Nkosi is in her early forties and works for the environmental affairs department in Pretoria. She is not married, but has a 25-year-old son and is guardian to her late sister’s 18-year-old. When she started the competition, neither child was studying or working.
Nkosi had taken on a lot of debt, partly due to her lifestyle, but also to build up a property portfolio. Her five properties were pushing her to the edge financially and she needed to take stock about whether the properties were working for her. She also had to shift her mind-set to consolidate the properties she had before buying more.
“My aim was to settle all my debts and be financially free so I could start my own property investment business. I needed to find a solution for my son’s financial dependency,” she said.
Nkosi worked with Absa financial adviser Funi Nemanashi, who helped her understand her financial position regarding the properties, and to create a budget so that Nkosi could find the extra money to settle her short-term debt.
By sticking to a budget, Nkosi went from not having a spare cent at the end of the month to having R8 000 she could use to settle debt and boost her savings.
Nkosi made the decision not to spend money on a property course and to forgo buying another property.
“I didn’t have a cent to put towards an offer. Through that mist of confusion, this competition came in – suddenly my mind was changed and I decided not to buy another house.”
She spoke to her son and set boundaries on the extent to which she was prepared to help him.

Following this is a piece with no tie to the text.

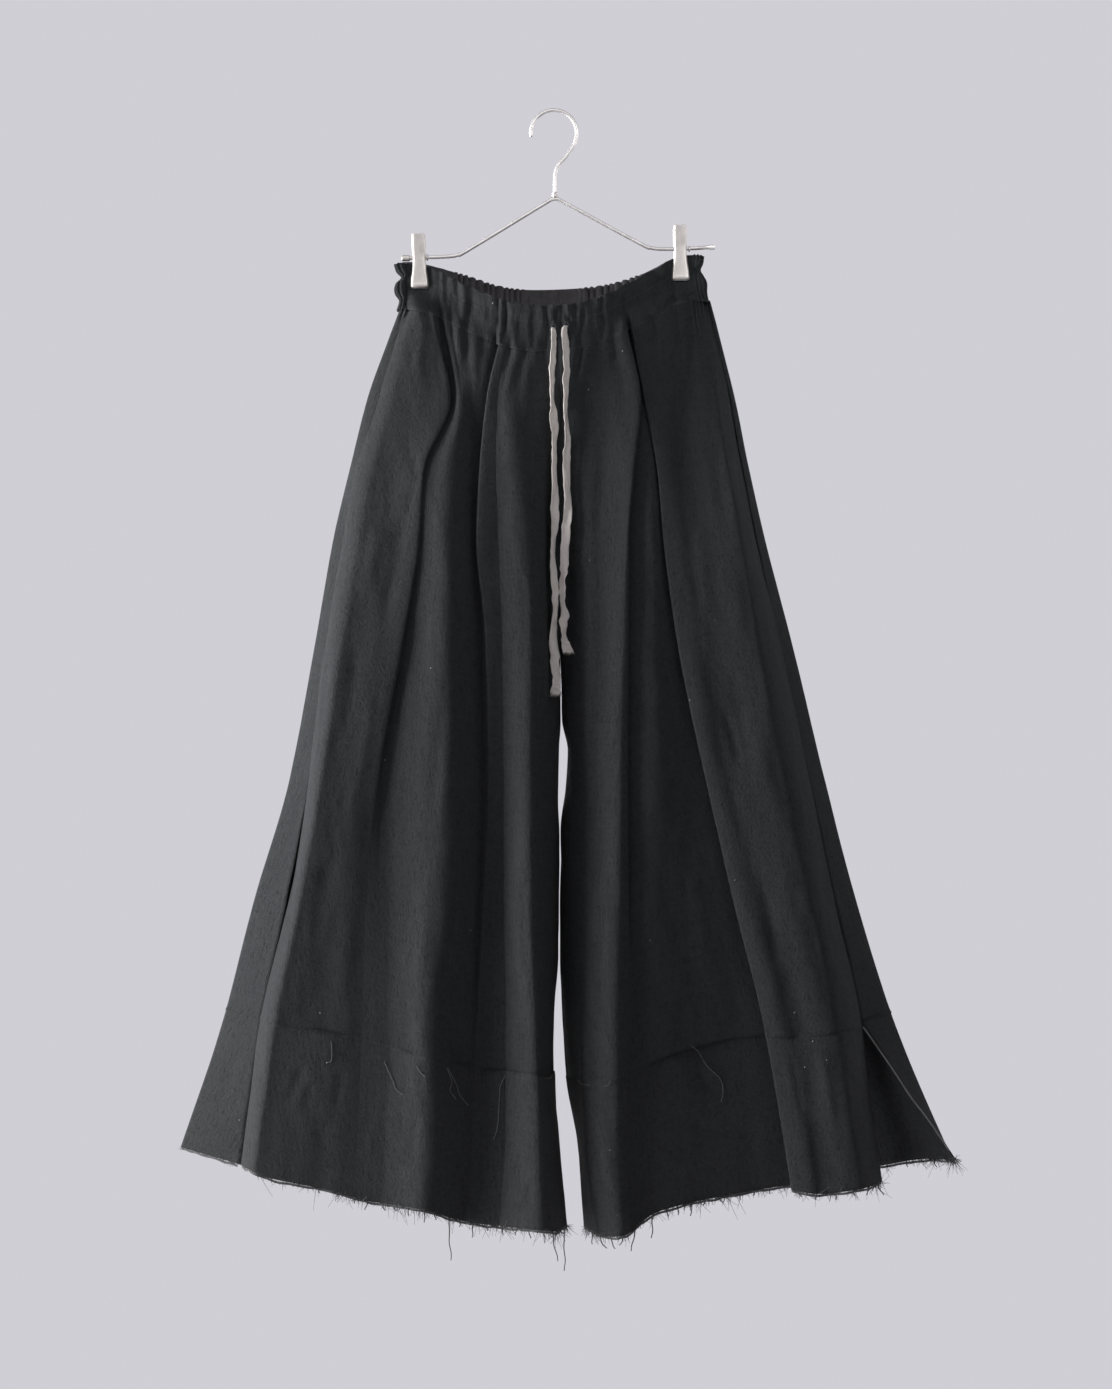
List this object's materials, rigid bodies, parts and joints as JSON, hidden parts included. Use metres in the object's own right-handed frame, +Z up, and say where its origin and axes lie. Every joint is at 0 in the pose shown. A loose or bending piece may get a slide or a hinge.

“There comes a time when the parent has to draw a line between a child and an adult. That is the point I’ve reached. I had to draw a line for my son. He is now an adult and needs to stand on his own feet to start planning for his future.”
>>Settled R30 000 in credit card debt;
>>Built up an emergency fund;
>>Started an investment fund; and
>>Calculated her retirement needs.
We selected Nkosi as she represented many property investors who get caught up in the next property “deal” without consolidating their finances. Her journey with her adult son was also one that many parents struggle with – at what point have you as a parent done enough?